- Welcome to Networking
- How networks work is a big part of systems.
- Network = source of failure for many systems. Why?
- Today: Intro to network / history of Internet. Look for common themes that you'll see over and over.
- Don't worry about details of specific protocols today; we'll delve into those later on.
- General Networks
- Model networks as graphs. Endpoints on outskirts, switches (a type of "middlebox") in the middle. Edge = direct connection between two nodes (perhaps a wire, perhaps not).
- Problems:
- Addressing
- Naming
- Routing
- Transport
- For small networks:
- Naming/addressing: Just assign each node a unique name.
- Routing: How do nodes figure out how to get data to other nodes?
- Transport: Lots of questions here. One problem to think about is reliability: What do we do when a packet gets dropped?
- In 6.033, we care mostly about the Internet. The Internet is not a "normal" network.
- The Internet, Pre-1993
- Launch of Sputnik => creation of ARPA (now DARPA).
- 1970S: ARPAnet. Started small. Combined addressing and transport. Began to grow by connecting existing networks.
- Using hosts.txt, distance-vector, sliding-window, etc.
- 1978: Decide to make the Internet flexible. Encourages a layered model. Typical model:
7 [ Application ] - super high level
5/6 [ Session/Presentation ]
4 [ Transport ] - reliable (maybe) delivery
3 [ Network - IP ] - addressing/routing
2 [ Link ] - point-to-point links
1 [ Physical ] - physical medium - Often in 6.033 we care about the Application, Transport, Network, and link layers.
- Ideally, layering lets us swap out protocols.
- ~1983: TCP, provides reliable transport. Now apps don't have to reimplement reliable delivery.
- Growth => Change
- 1978-79: Link-state routing, EGP. More scalable routing.
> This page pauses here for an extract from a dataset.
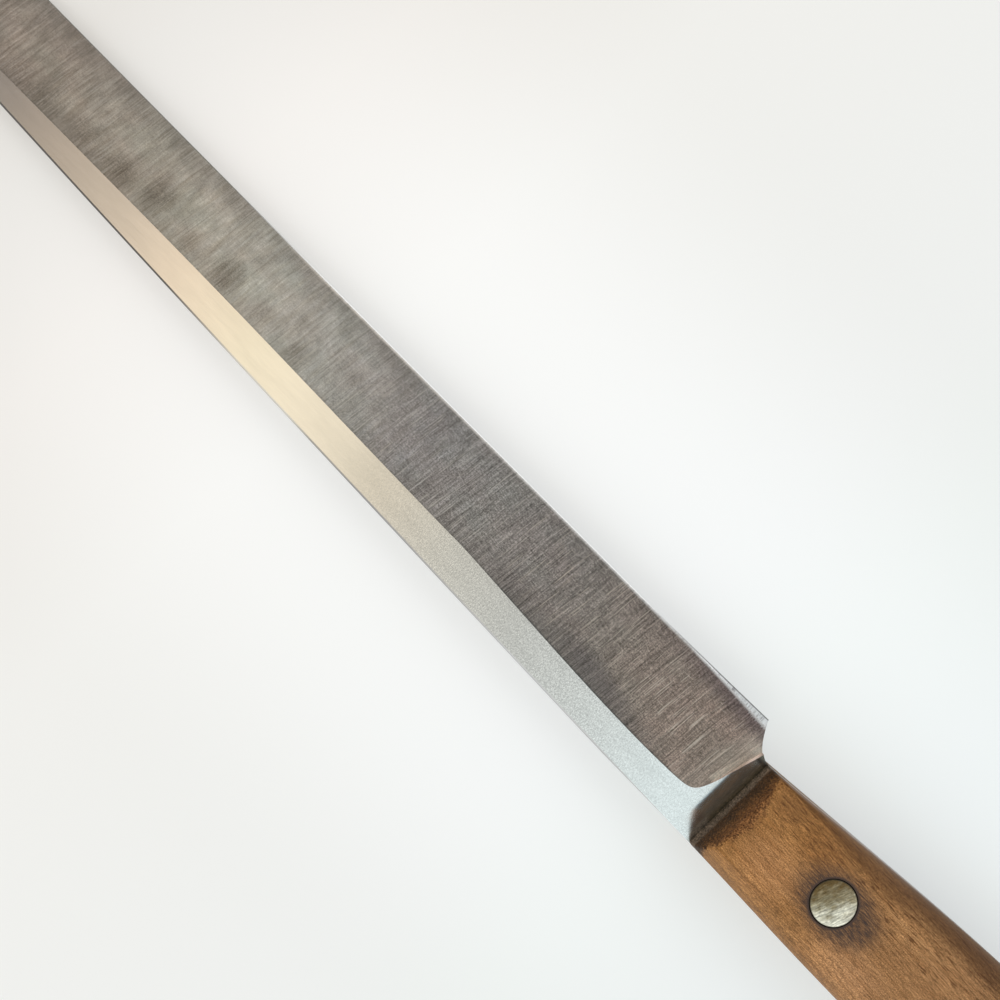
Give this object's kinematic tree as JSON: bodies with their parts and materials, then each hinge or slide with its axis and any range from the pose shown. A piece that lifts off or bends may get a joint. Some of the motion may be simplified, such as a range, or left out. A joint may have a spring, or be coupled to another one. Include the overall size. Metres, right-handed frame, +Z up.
{
  "type": "slicing knife",
  "caption": "Long slicing knife with a ground steel blade, a full tang and riveted walnut scales.",
  "frame": {"origin": "middle of the underside of the knife lying on its side", "axes": "+X along the blade to the point, +Y towards the back of the blade, +Z up through the thickness"},
  "size_m": [0.381, 0.0274, 0.018],
  "materials": {
    "steel": "satin flats, crosswise ground facets",
    "walnut": "oiled",
    "rivet_metal": "ground flush, fine scratches"
  },
  "bodies": {
    "root": {"blade": "steel", "right_scale": "walnut", "left_scale": "walnut", "front_rivet_pin": "rivet_metal", "front_rivet_tube": "rivet_metal", "middle_rivet_pin": "rivet_metal", "middle_rivet_tube": "rivet_metal", "rear_rivet_pin": "rivet_metal", "rear_rivet_tube": "rivet_metal"}
  },
  "joints": []
}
- 1982: DNS. More scalable naming. Also enabled growth through distributed management.
- Growth => Problems
- Mid 80s: Congestion collapse. So many packets in network, but none were useful. TCP added a congestion control mechanism (more on this next week).
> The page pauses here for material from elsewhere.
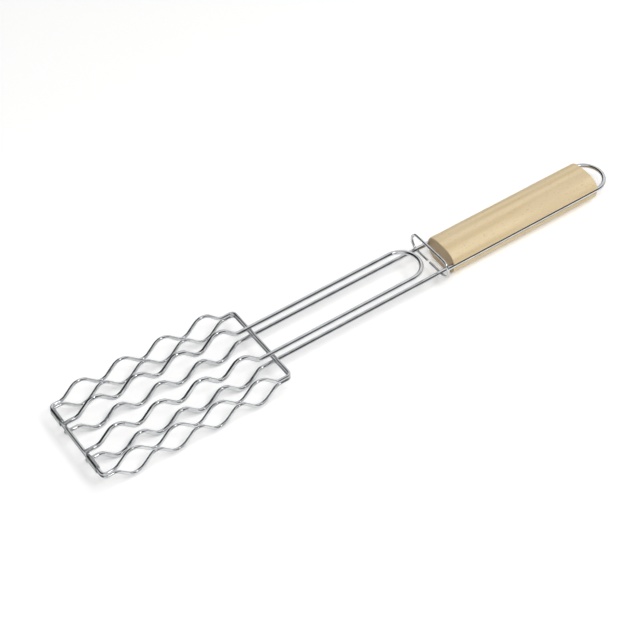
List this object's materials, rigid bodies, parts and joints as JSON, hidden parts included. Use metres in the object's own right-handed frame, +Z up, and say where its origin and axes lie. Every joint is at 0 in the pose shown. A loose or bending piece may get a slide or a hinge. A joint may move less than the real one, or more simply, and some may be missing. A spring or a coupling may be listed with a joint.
{
  "type": "sausage grilling basket",
  "caption": "Long-handled grilling basket: wavy wire grates hinged at the front hold sausages, and a sliding wire ring locks them before the wooden grip.",
  "frame": {"origin": "middle of the basket's length and width, on the ground that the lower waves stand on", "axes": "+X from the hinge to the hanging loop, +Y to the left, +Z up"},
  "size_m": [0.5578, 0.092, 0.0402],
  "materials": {
    "plated_wire": "bright plated",
    "clip_sheet": "satin",
    "beech": "sanded, unvarnished"
  },
  "bodies": {
    "lower_grate": {"lower_front_bar": "plated_wire", "lower_rear_bar": "plated_wire", "lower_left_rail": "plated_wire", "lower_right_rail": "plated_wire", "lower_left_rod": "plated_wire", "lower_right_rod": "plated_wire", "lower_left_stem": "plated_wire", "lower_right_stem": "plated_wire", "hanging_loop": "plated_wire", "wooden_grip": "beech"},
    "hinge_clips": {"left_hinge_clip": "clip_sheet", "right_hinge_clip": "clip_sheet"},
    "upper_grate": {"upper_front_bar": "plated_wire", "upper_rear_bar": "plated_wire", "upper_left_rail": "plated_wire", "upper_right_rail": "plated_wire", "upper_left_rod": "plated_wire", "upper_right_rod": "plated_wire", "upper_left_stem": "plated_wire", "upper_right_stem": "plated_wire", "upper_loop": "plated_wire"},
    "locking_ring": {"locking_ring": "plated_wire"}
  },
  "joints": [
    {"name": "clips_on_lower_bar", "type": "hinge", "parent": "lower_grate", "child": "hinge_clips", "pos_m": [-0.27666, 0, 0.01813], "axis": [0, -1, 0], "range_deg": [0, 90]},
    {"name": "upper_grate_opens", "type": "hinge", "parent": "hinge_clips", "child": "upper_grate", "pos_m": [-0.27666, 0, 0.02213], "axis": [0, -1, 0], "range_deg": [0, 90]},
    {"name": "ring_slides", "type": "slide", "parent": "lower_grate", "child": "locking_ring", "axis": [1, 0, 0], "range_m": [-0.1751, 0.0105]}
  ]
}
- Why add it to TCP, not as a separate layer? It was already hard to add a new layer, even in the 80s.
- Early 90s: Policy routing. Internet was beginning to be commercialized, parts of it didn't want to provide transit to commercial transit. Policy routing (BGP) is a means to do this.
- Notice: Commercialization is causing problems.
- Addressing. Assign addresses in chunks of different sizes. "Class B" chunks — 65K — are typically "just right", and we ran out of those. The protocol CIDR was developed to divide these up.
- Most interesting thing about CIDR: That it was possible to make this change at all. Changing addressing => changing switches. Happened because all switches were made by Cisco and forwarding was done in software.
- Mid 80s: Congestion collapse. So many packets in network, but none were useful. TCP added a congestion control mechanism (more on this next week).
- The Internet, Post-1993
- 1993: Commercialization. Changes stopped. "New technologies essentially get deployed for reasons of fear or greed (PDF)."
- Problems We Deal with Today
- DDoS: Send a lot of traffic to one machine to consume its resources. Hard to prevent. Internet wasn't designed with accountability in mind.
- Security: Internet was not designed for security. DNS, BGP, etc., have no secure infrastructure.
- Mobility: No one every imagined this.
- Address Space Depletion: IPv4 -> IPv6.
- Congestion control: Should probably change given the changes we've seen in the Internet (more about this later).
- So What's New on the Internet?
- Lots. P2P, wireless, mobile, streaming, cloud computing, datacenter networks, security threats/defenses...
- Almost everything happens on the Internet today! Crazy.
- We expect to see continued changes: Massive growth, software-defined networks, sensors, robots, embedded devices, privacy, censorship.
- Recurring Themes
- Layering and hierarchy (particularly hierarchy as a means of addressing scale).
- Scalability: If enforcing modularity was the theme of the first part of 6.033, scalability is the theme of the second part.
- Performance/efficiency: As the Internet grew, performance requirements informed its (re-)design.
- Diversity of Applications: As the Internet grew, more and more applications used it. These applications have different demands: Some care about throughput, some care about latency, some care about both, some need reliability, some don't, etc. We have to build a network that works for all of them.
- Money: Because people pay to use the Internet, designing protocols can sometimes be trickier than it "should" be.
- End-to-end argument: What part of the network should implement what features (endpoints, switches, etc.)?